* _What this task involves_
Write the material out again, line by line, exactly as it is.

>> Start

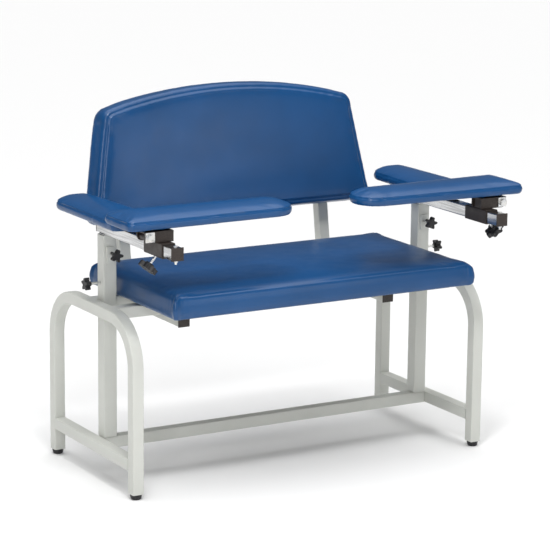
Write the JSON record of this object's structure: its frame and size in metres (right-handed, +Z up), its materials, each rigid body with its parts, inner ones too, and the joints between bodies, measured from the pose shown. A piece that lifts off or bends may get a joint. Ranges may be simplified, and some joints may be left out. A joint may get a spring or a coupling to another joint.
{
  "type": "wide blood-draw chair",
  "caption": "Extra-wide fixed blood-draw chair: bench seat, fixed padded back, square-tube frame, height-adjustable arms with sliding flip-up front pads.",
  "frame": {"origin": "on the floor, at the middle of the whole chair's footprint box", "axes": "+Z up, +Y to the back of the chair, +X to the sitter's left"},
  "size_m": [1.19, 0.6904, 0.987],
  "materials": {
    "frame_paint": "light warm-grey powder coat, semi-gloss",
    "chrome_tube": "bright chrome-plated square tube",
    "bronze_paint": "dark bronze-brown powder coat, satin",
    "black_plastic": "black moulded plastic, fine texture",
    "zinc": "zinc-plated steel fastener",
    "vinyl": "royal-blue upholstery vinyl with fine leather grain, satin",
    "dust_cover": "black woven dust cover over a plywood board"
  },
  "bodies": {
    "frame": {"foot_stretcher": "frame_paint", "front_crossbar": "frame_paint", "rear_crossbar": "frame_paint", "seat_board": "dust_cover", "seat_cushion": "vinyl", "back_cushion": "vinyl", "back_board": "dust_cover", "right_leg_arch": "frame_paint", "right_side_rail": "frame_paint", "right_front_foot": "black_plastic", "right_rear_foot": "black_plastic", "right_post": "frame_paint", "right_back_support": "frame_paint", "right_support_plug": "bronze_paint", "left_leg_arch": "frame_paint", "left_side_rail": "frame_paint", "left_front_foot": "black_plastic", "left_rear_foot": "black_plastic", "left_post": "frame_paint", "left_back_support": "frame_paint", "left_support_plug": "bronze_paint"},
    "right_mast": {"right_arm_rail": "chrome_tube", "right_arm_mast": "chrome_tube", "right_rail_front_plug": "bronze_paint", "right_rail_rear_plug": "bronze_paint", "right_stop_screw": "zinc", "right_rear_arm_board": "dust_cover", "right_rear_arm_pad": "vinyl"},
    "right_carriage": {"right_collar": "bronze_paint", "right_hinge_lug": "bronze_paint"},
    "right_flip_arm": {"right_flip_bracket": "bronze_paint", "right_hinge_bolt": "zinc", "right_flip_board": "dust_cover", "right_flip_pad": "vinyl"},
    "right_height_clamp": {"right_height_knob_screw": "zinc", "right_height_knob": "black_plastic"},
    "right_side_clamp": {"right_side_knob_screw": "zinc", "right_side_knob": "black_plastic"},
    "right_slide_clamp": {"right_slide_knob_screw": "zinc", "right_slide_knob": "black_plastic"},
    "left_mast": {"left_arm_rail": "chrome_tube", "left_arm_mast": "chrome_tube", "left_rail_front_plug": "bronze_paint", "left_rail_rear_plug": "bronze_paint", "left_stop_screw": "zinc", "left_rear_arm_board": "dust_cover", "left_rear_arm_pad": "vinyl"},
    "left_carriage": {"left_collar": "bronze_paint", "left_hinge_lug": "bronze_paint"},
    "left_flip_arm": {"left_flip_bracket": "bronze_paint", "left_hinge_bolt": "zinc", "left_flip_board": "dust_cover", "left_flip_pad": "vinyl"},
    "left_height_clamp": {"left_height_knob_screw": "zinc", "left_height_knob": "black_plastic"},
    "left_side_clamp": {"left_side_knob_screw": "zinc", "left_side_knob": "black_plastic"},
    "left_slide_clamp": {"left_slide_knob_screw": "zinc", "left_slide_knob": "black_plastic"}
  },
  "joints": [
    {"name": "right_arm_height", "type": "slide", "parent": "frame", "child": "right_mast", "axis": [0, 0, 1], "range_m": [0, 0.1]},
    {"name": "right_arm_slide", "type": "slide", "parent": "right_mast", "child": "right_carriage", "axis": [0, -1, 0], "range_m": [0, 0.031]},
    {"name": "right_arm_flip", "type": "hinge", "parent": "right_carriage", "child": "right_flip_arm", "pos_m": [-0.528, -0.25692, 0.6986], "axis": [0, -1, 0], "range_deg": [0, 90]},
    {"name": "right_height_knob_turn", "type": "hinge", "parent": "frame", "child": "right_height_clamp", "pos_m": [-0.4848, 0.00308, 0.598], "axis": [0, -1, 0], "continuous": true},
    {"name": "right_side_knob_turn", "type": "hinge", "parent": "frame", "child": "right_side_clamp", "pos_m": [-0.54, 0.04808, 0.519], "axis": [-1, 0, 0], "continuous": true},
    {"name": "right_slide_knob_turn", "type": "hinge", "parent": "right_carriage", "child": "right_slide_clamp", "pos_m": [-0.51822, -0.25742, 0.62517], "axis": [-0.6428, 0, -0.766], "continuous": true},
    {"name": "left_arm_height", "type": "slide", "parent": "frame", "child": "left_mast", "axis": [0, 0, 1], "range_m": [0, 0.1]},
    {"name": "left_arm_slide", "type": "slide", "parent": "left_mast", "child": "left_carriage", "axis": [0, -1, 0], "range_m": [0, 0.031]},
    {"name": "left_arm_flip", "type": "hinge", "parent": "left_carriage", "child": "left_flip_arm", "pos_m": [0.528, -0.25692, 0.6986], "axis": [0, 1, 0], "range_deg": [0, 90]},
    {"name": "left_height_knob_turn", "type": "hinge", "parent": "frame", "child": "left_height_clamp", "pos_m": [0.4848, 0.00308, 0.598], "axis": [0, -1, 0], "continuous": true},
    {"name": "left_side_knob_turn", "type": "hinge", "parent": "frame", "child": "left_side_clamp", "pos_m": [0.54, 0.04808, 0.519], "axis": [1, 0, 0], "continuous": true},
    {"name": "left_slide_knob_turn", "type": "hinge", "parent": "left_carriage", "child": "left_slide_clamp", "pos_m": [0.51822, -0.25742, 0.62517], "axis": [0.6428, 0, -0.766], "continuous": true}
  ]
}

>> End

* _Result for this exercise_
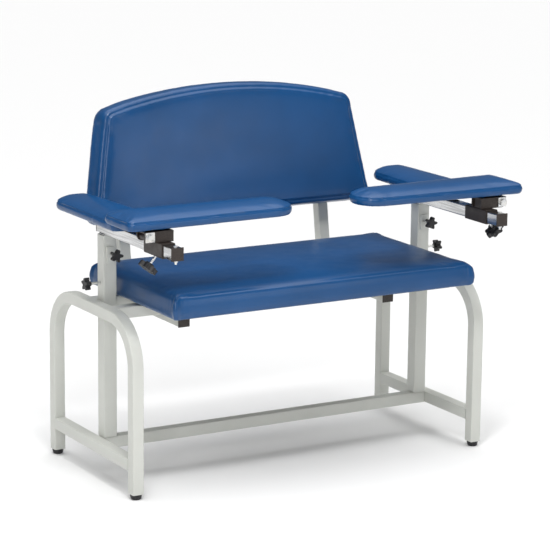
Write the JSON record of this object's structure: its frame and size in metres (right-handed, +Z up), its materials, each rigid body with its parts, inner ones too, and the joints between bodies, measured from the pose shown. A piece that lifts off or bends may get a joint. Ranges may be simplified, and some joints may be left out. A joint may get a spring or a coupling to another joint.
{
  "type": "wide blood-draw chair",
  "caption": "Extra-wide fixed blood-draw chair: bench seat, fixed padded back, square-tube frame, height-adjustable arms with sliding flip-up front pads.",
  "frame": {"origin": "on the floor, at the middle of the whole chair's footprint box", "axes": "+Z up, +Y to the back of the chair, +X to the sitter's left"},
  "size_m": [1.19, 0.6904, 0.987],
  "materials": {
    "frame_paint": "light warm-grey powder coat, semi-gloss",
    "chrome_tube": "bright chrome-plated square tube",
    "bronze_paint": "dark bronze-brown powder coat, satin",
    "black_plastic": "black moulded plastic, fine texture",
    "zinc": "zinc-plated steel fastener",
    "vinyl": "royal-blue upholstery vinyl with fine leather grain, satin",
    "dust_cover": "black woven dust cover over a plywood board"
  },
  "bodies": {
    "frame": {"foot_stretcher": "frame_paint", "front_crossbar": "frame_paint", "rear_crossbar": "frame_paint", "seat_board": "dust_cover", "seat_cushion": "vinyl", "back_cushion": "vinyl", "back_board": "dust_cover", "right_leg_arch": "frame_paint", "right_side_rail": "frame_paint", "right_front_foot": "black_plastic", "right_rear_foot": "black_plastic", "right_post": "frame_paint", "right_back_support": "frame_paint", "right_support_plug": "bronze_paint", "left_leg_arch": "frame_paint", "left_side_rail": "frame_paint", "left_front_foot": "black_plastic", "left_rear_foot": "black_plastic", "left_post": "frame_paint", "left_back_support": "frame_paint", "left_support_plug": "bronze_paint"},
    "right_mast": {"right_arm_rail": "chrome_tube", "right_arm_mast": "chrome_tube", "right_rail_front_plug": "bronze_paint", "right_rail_rear_plug": "bronze_paint", "right_stop_screw": "zinc", "right_rear_arm_board": "dust_cover", "right_rear_arm_pad": "vinyl"},
    "right_carriage": {"right_collar": "bronze_paint", "right_hinge_lug": "bronze_paint"},
    "right_flip_arm": {"right_flip_bracket": "bronze_paint", "right_hinge_bolt": "zinc", "right_flip_board": "dust_cover", "right_flip_pad": "vinyl"},
    "right_height_clamp": {"right_height_knob_screw": "zinc", "right_height_knob": "black_plastic"},
    "right_side_clamp": {"right_side_knob_screw": "zinc", "right_side_knob": "black_plastic"},
    "right_slide_clamp": {"right_slide_knob_screw": "zinc", "right_slide_knob": "black_plastic"},
    "left_mast": {"left_arm_rail": "chrome_tube", "left_arm_mast": "chrome_tube", "left_rail_front_plug": "bronze_paint", "left_rail_rear_plug": "bronze_paint", "left_stop_screw": "zinc", "left_rear_arm_board": "dust_cover", "left_rear_arm_pad": "vinyl"},
    "left_carriage": {"left_collar": "bronze_paint", "left_hinge_lug": "bronze_paint"},
    "left_flip_arm": {"left_flip_bracket": "bronze_paint", "left_hinge_bolt": "zinc", "left_flip_board": "dust_cover", "left_flip_pad": "vinyl"},
    "left_height_clamp": {"left_height_knob_screw": "zinc", "left_height_knob": "black_plastic"},
    "left_side_clamp": {"left_side_knob_screw": "zinc", "left_side_knob": "black_plastic"},
    "left_slide_clamp": {"left_slide_knob_screw": "zinc", "left_slide_knob": "black_plastic"}
  },
  "joints": [
    {"name": "right_arm_height", "type": "slide", "parent": "frame", "child": "right_mast", "axis": [0, 0, 1], "range_m": [0, 0.1]},
    {"name": "right_arm_slide", "type": "slide", "parent": "right_mast", "child": "right_carriage", "axis": [0, -1, 0], "range_m": [0, 0.031]},
    {"name": "right_arm_flip", "type": "hinge", "parent": "right_carriage", "child": "right_flip_arm", "pos_m": [-0.528, -0.25692, 0.6986], "axis": [0, -1, 0], "range_deg": [0, 90]},
    {"name": "right_height_knob_turn", "type": "hinge", "parent": "frame", "child": "right_height_clamp", "pos_m": [-0.4848, 0.00308, 0.598], "axis": [0, -1, 0], "continuous": true},
    {"name": "right_side_knob_turn", "type": "hinge", "parent": "frame", "child": "right_side_clamp", "pos_m": [-0.54, 0.04808, 0.519], "axis": [-1, 0, 0], "continuous": true},
    {"name": "right_slide_knob_turn", "type": "hinge", "parent": "right_carriage", "child": "right_slide_clamp", "pos_m": [-0.51822, -0.25742, 0.62517], "axis": [-0.6428, 0, -0.766], "continuous": true},
    {"name": "left_arm_height", "type": "slide", "parent": "frame", "child": "left_mast", "axis": [0, 0, 1], "range_m": [0, 0.1]},
    {"name": "left_arm_slide", "type": "slide", "parent": "left_mast", "child": "left_carriage", "axis": [0, -1, 0], "range_m": [0, 0.031]},
    {"name": "left_arm_flip", "type": "hinge", "parent": "left_carriage", "child": "left_flip_arm", "pos_m": [0.528, -0.25692, 0.6986], "axis": [0, 1, 0], "range_deg": [0, 90]},
    {"name": "left_height_knob_turn", "type": "hinge", "parent": "frame", "child": "left_height_clamp", "pos_m": [0.4848, 0.00308, 0.598], "axis": [0, -1, 0], "continuous": true},
    {"name": "left_side_knob_turn", "type": "hinge", "parent": "frame", "child": "left_side_clamp", "pos_m": [0.54, 0.04808, 0.519], "axis": [1, 0, 0], "continuous": true},
    {"name": "left_slide_knob_turn", "type": "hinge", "parent": "left_carriage", "child": "left_slide_clamp", "pos_m": [0.51822, -0.25742, 0.62517], "axis": [0.6428, 0, -0.766], "continuous": true}
  ]
}